Stated task - In the records that follow, the lines from the one containing "Keep writing the" to the one containing "whorls of leaves.", inclusive, are to be given again exactly.

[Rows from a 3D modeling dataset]
■ ■ ■ ■ ■ ■ ■
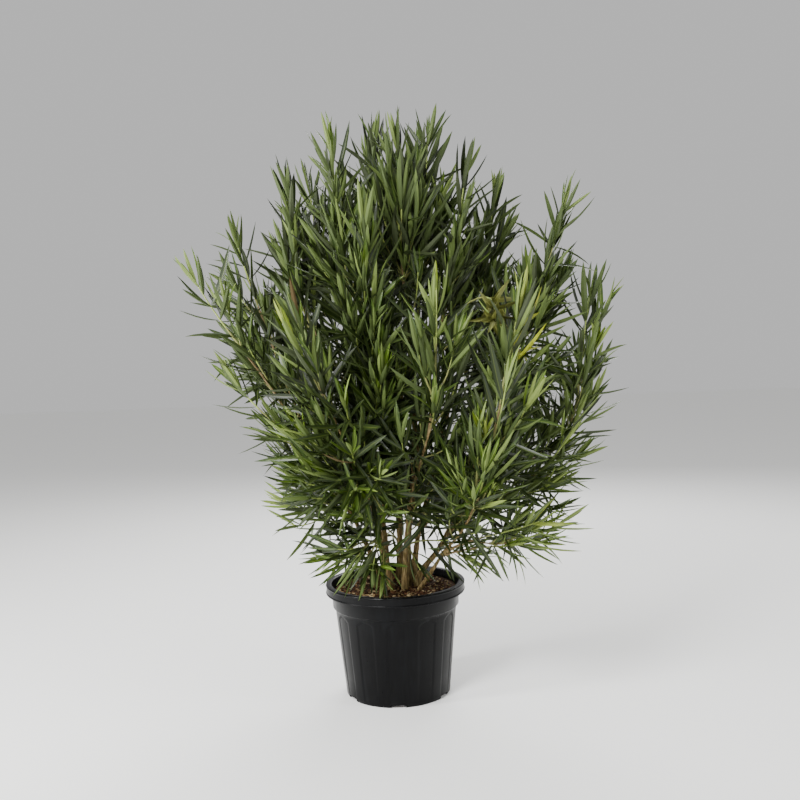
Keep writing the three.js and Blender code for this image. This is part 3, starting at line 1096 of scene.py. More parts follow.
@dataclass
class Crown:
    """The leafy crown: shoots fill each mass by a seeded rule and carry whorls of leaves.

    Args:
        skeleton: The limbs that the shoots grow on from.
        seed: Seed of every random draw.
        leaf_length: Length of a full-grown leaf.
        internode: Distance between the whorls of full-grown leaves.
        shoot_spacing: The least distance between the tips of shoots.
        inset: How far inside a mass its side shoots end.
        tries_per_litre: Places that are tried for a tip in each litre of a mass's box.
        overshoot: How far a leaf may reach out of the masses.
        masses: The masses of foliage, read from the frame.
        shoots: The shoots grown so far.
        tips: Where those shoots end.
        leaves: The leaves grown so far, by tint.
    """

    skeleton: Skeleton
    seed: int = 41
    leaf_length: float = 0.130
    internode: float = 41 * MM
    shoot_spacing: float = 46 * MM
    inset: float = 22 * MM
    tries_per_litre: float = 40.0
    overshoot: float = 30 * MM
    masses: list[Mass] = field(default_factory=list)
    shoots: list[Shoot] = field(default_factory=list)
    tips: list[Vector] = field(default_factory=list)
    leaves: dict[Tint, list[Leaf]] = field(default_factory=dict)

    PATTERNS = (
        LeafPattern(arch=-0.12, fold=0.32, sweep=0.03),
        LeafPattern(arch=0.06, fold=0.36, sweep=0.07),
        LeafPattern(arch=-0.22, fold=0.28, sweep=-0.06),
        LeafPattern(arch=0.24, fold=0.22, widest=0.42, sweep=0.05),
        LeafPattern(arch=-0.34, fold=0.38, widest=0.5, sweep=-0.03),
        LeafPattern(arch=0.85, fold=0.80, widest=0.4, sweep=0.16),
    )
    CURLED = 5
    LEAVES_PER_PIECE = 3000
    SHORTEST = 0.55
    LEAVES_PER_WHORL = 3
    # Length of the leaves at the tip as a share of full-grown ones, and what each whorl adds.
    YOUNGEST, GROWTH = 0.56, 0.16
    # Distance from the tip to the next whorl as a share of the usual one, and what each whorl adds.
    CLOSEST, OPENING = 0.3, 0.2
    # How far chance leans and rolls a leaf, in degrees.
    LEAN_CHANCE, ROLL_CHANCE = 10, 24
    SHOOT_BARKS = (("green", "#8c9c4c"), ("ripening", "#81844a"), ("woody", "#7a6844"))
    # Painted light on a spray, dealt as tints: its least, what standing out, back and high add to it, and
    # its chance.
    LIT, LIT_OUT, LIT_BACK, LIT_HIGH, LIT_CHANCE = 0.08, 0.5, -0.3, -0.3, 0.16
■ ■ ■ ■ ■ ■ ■
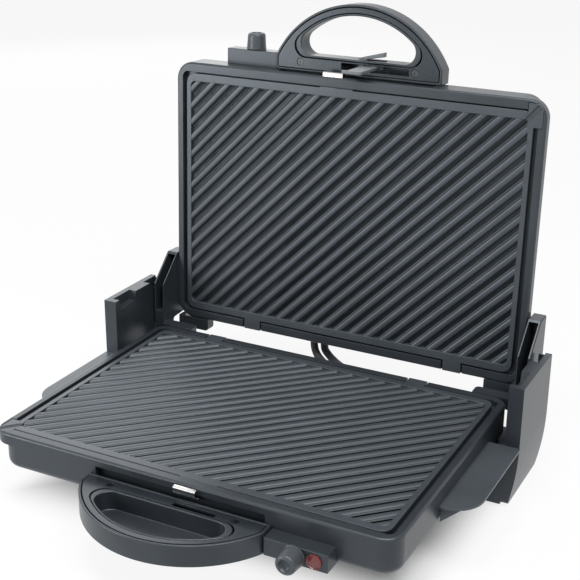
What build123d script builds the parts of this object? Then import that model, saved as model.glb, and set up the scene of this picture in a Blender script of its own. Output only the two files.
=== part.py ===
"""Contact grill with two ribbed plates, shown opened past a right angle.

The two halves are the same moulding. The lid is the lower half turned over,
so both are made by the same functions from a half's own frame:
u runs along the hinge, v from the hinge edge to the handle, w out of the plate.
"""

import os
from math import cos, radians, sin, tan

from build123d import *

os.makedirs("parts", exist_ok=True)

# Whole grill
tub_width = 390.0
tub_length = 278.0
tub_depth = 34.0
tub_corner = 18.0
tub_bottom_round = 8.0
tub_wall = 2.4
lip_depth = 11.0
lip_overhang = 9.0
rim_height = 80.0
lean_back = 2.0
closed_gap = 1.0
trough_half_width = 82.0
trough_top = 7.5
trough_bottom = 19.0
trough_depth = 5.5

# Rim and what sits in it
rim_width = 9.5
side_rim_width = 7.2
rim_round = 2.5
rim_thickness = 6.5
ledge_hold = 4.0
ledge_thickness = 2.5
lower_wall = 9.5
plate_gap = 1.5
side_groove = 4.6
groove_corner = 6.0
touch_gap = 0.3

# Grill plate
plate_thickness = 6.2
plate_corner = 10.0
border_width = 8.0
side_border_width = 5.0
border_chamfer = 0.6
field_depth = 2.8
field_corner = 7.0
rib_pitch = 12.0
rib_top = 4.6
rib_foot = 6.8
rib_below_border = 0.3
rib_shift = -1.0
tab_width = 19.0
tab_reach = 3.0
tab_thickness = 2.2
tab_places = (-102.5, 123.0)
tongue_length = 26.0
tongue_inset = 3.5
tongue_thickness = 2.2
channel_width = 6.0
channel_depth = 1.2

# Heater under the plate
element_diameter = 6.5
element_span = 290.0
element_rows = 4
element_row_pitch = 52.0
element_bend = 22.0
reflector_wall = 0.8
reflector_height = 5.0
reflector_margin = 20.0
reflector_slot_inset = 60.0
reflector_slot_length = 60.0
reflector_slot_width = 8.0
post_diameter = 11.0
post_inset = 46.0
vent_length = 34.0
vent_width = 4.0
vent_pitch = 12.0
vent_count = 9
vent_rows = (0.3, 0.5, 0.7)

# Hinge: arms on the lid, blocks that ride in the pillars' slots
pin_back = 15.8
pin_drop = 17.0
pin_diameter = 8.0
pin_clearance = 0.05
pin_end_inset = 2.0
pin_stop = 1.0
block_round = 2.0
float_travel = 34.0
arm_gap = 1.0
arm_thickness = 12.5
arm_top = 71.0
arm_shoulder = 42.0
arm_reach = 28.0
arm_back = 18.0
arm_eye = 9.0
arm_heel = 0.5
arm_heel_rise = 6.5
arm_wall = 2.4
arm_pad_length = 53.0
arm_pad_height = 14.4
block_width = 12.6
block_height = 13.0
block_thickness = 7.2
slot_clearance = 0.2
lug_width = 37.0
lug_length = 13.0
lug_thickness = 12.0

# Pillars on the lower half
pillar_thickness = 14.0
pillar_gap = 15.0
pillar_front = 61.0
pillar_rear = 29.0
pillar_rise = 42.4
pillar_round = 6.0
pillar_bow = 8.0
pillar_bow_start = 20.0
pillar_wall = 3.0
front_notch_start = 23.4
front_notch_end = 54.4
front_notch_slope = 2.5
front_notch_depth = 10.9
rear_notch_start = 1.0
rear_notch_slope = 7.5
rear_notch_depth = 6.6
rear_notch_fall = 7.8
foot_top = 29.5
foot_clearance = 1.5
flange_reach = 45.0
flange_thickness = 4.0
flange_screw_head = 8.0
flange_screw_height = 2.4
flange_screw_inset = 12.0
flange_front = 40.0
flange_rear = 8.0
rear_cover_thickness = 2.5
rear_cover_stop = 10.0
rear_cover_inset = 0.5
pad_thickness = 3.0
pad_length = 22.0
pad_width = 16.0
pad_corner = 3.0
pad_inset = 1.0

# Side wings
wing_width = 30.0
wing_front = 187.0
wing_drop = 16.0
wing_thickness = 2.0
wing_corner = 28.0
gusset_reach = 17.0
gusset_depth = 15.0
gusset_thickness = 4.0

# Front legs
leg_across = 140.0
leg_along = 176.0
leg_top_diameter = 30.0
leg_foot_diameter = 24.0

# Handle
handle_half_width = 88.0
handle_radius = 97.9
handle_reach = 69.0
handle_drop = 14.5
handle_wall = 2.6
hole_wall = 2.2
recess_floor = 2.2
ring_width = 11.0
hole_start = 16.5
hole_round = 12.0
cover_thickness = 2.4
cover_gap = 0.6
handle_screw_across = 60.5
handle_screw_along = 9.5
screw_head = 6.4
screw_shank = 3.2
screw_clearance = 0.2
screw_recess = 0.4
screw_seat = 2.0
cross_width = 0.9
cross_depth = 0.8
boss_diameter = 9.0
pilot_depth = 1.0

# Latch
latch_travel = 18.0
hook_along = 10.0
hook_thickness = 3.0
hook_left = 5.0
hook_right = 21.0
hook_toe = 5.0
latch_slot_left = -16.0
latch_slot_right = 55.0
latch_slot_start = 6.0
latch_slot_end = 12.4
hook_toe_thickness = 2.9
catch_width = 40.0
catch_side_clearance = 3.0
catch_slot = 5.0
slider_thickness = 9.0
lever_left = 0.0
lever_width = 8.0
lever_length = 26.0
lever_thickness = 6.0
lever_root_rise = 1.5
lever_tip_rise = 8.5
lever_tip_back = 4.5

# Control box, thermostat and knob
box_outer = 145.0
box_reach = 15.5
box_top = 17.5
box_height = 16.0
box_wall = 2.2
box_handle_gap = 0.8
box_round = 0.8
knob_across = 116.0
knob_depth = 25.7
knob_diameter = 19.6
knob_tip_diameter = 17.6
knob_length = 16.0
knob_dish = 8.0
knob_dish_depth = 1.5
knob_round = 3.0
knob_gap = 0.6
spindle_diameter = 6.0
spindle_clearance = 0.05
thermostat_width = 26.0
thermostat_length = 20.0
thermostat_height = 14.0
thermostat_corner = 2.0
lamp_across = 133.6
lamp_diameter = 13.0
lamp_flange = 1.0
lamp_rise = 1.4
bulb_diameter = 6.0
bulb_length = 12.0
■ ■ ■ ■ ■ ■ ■
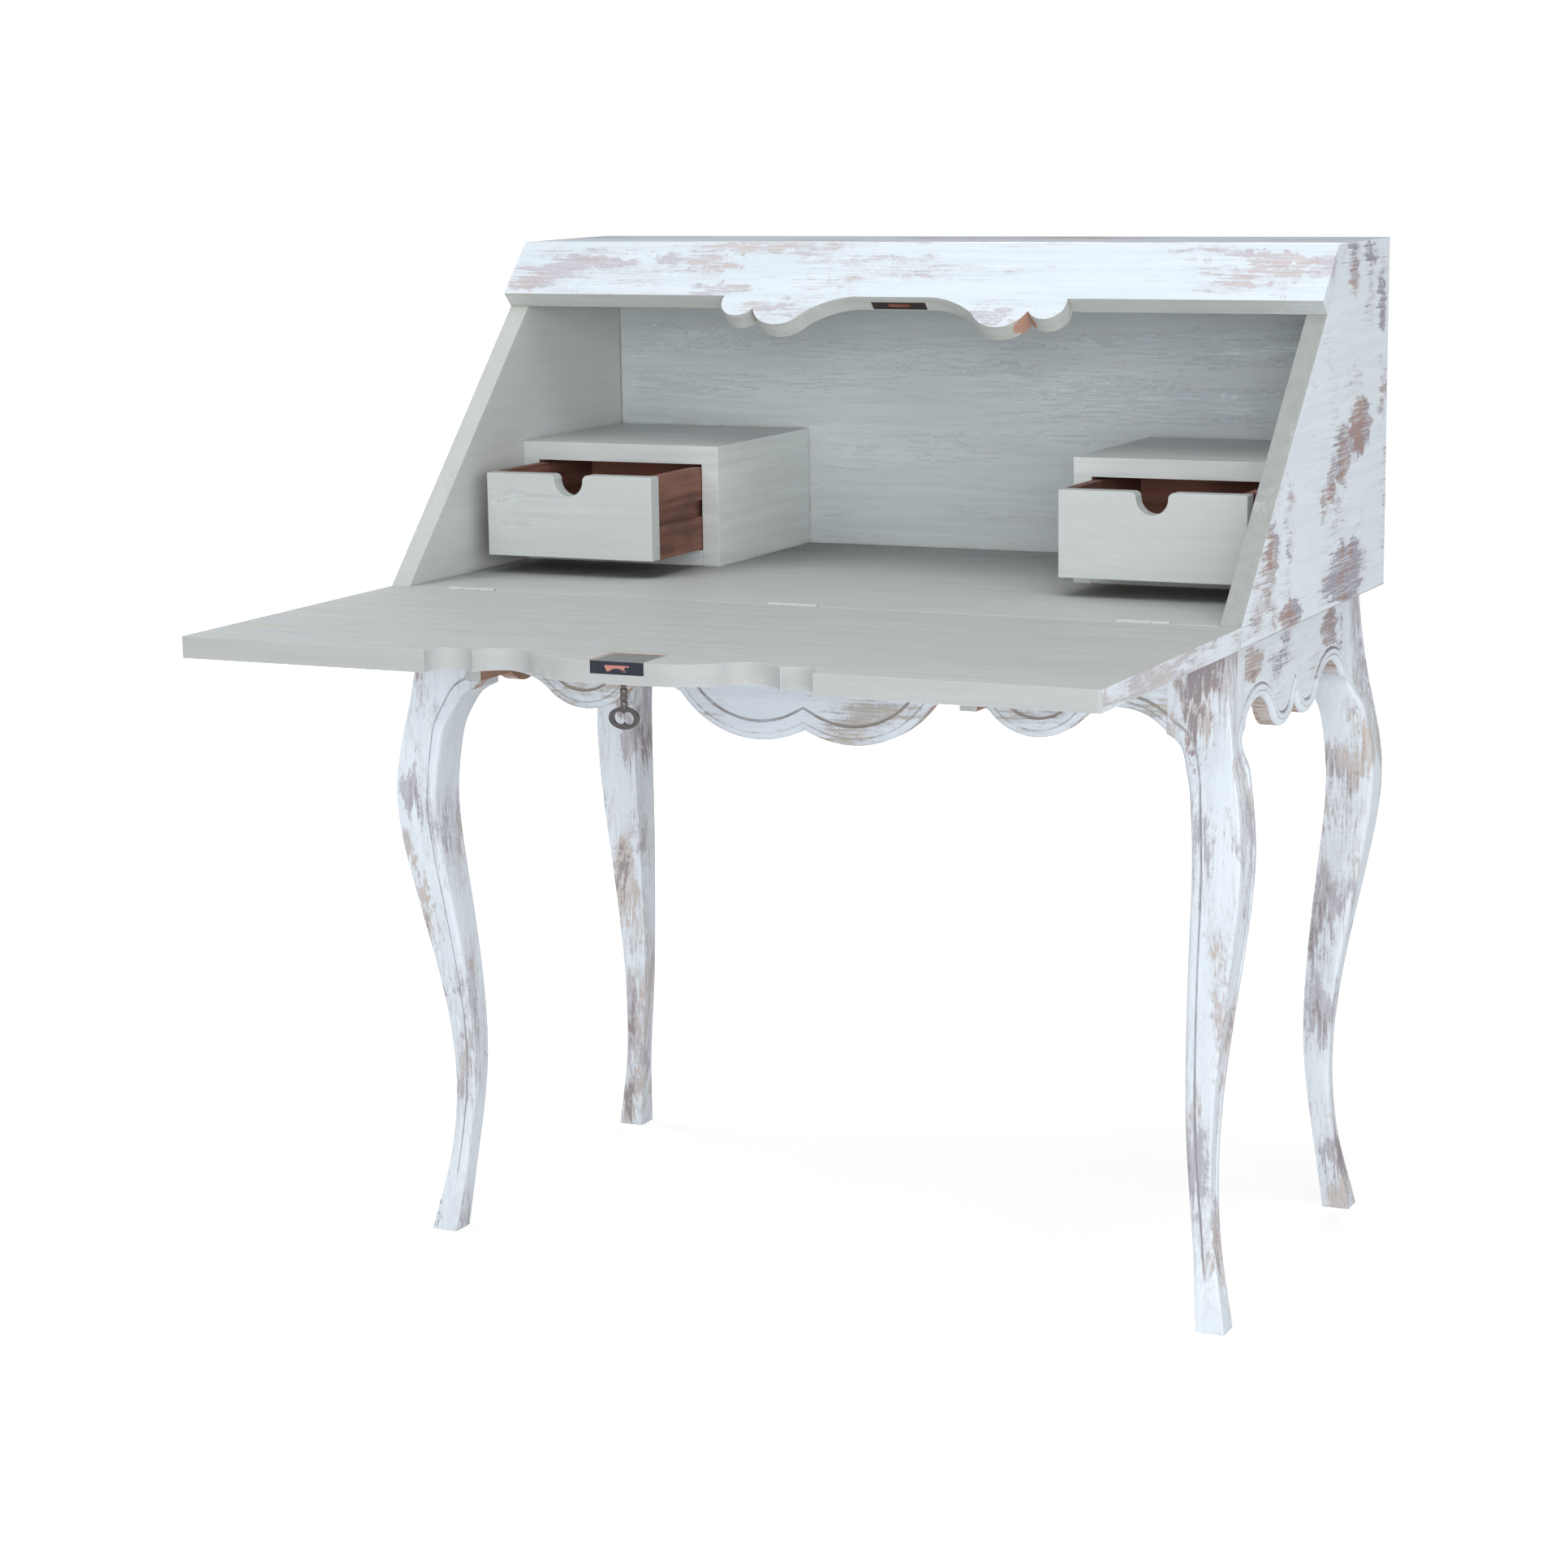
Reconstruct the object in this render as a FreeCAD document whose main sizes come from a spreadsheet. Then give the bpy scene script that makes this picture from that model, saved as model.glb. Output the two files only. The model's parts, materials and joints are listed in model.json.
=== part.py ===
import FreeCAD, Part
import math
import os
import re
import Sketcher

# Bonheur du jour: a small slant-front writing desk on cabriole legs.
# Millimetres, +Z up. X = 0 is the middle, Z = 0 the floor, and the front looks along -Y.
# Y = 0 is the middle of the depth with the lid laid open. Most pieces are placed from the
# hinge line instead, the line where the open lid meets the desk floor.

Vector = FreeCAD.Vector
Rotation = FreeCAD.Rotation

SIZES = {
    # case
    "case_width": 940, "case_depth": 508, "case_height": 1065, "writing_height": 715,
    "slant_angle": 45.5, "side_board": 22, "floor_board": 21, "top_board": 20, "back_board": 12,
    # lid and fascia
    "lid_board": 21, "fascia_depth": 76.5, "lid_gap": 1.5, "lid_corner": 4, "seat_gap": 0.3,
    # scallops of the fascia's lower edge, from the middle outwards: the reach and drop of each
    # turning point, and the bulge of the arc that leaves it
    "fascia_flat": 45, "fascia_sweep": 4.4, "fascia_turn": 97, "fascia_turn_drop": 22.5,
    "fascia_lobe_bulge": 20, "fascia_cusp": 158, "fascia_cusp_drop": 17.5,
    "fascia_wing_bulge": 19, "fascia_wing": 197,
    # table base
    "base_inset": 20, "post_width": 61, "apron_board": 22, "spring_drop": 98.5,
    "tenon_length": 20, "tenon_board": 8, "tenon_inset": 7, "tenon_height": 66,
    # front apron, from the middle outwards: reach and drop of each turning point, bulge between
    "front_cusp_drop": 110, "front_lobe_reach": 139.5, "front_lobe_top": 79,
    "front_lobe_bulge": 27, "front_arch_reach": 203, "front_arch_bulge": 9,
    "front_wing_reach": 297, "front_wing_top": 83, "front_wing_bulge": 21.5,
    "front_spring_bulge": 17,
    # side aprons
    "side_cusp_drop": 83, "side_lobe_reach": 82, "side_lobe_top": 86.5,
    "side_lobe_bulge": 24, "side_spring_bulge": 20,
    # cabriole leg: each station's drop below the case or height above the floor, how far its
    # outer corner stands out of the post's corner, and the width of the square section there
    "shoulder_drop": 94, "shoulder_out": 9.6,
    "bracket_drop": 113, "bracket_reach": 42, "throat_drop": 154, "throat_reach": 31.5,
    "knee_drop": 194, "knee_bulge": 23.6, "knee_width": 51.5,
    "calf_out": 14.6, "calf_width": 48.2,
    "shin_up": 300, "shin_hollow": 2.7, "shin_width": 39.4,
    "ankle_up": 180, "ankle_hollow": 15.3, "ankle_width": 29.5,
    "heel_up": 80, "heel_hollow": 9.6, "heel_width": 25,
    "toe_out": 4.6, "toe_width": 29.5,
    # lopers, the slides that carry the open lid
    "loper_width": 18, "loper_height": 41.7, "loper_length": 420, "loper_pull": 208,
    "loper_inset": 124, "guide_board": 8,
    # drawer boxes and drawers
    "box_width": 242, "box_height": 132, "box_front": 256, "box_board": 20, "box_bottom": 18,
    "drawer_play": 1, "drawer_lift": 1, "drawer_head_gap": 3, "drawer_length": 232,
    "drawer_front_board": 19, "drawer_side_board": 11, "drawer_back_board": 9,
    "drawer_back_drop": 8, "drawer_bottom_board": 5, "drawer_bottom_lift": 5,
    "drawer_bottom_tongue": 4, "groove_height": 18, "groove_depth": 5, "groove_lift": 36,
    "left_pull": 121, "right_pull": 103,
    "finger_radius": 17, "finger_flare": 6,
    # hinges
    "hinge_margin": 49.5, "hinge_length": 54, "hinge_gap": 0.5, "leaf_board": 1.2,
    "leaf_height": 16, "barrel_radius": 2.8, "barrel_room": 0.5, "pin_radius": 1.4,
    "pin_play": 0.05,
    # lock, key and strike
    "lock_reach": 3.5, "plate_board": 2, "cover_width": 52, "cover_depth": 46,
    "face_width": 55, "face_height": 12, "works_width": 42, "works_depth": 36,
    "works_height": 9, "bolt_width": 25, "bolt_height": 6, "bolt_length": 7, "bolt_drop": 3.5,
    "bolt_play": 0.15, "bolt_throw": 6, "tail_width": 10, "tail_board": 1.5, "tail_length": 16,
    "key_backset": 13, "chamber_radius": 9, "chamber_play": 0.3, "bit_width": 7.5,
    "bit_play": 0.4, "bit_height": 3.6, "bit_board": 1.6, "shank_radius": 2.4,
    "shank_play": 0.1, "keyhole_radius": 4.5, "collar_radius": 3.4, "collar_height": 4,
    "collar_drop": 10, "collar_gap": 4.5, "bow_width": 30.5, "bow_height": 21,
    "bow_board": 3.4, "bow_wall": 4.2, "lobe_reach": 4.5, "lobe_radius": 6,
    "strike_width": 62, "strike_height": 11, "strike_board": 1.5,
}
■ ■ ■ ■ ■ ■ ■
Response to this exercise -
Keep writing the three.js and Blender code for this image. This is part 3, starting at line 1096 of scene.py. More parts follow.
@dataclass
class Crown:
    """The leafy crown: shoots fill each mass by a seeded rule and carry whorls of leaves.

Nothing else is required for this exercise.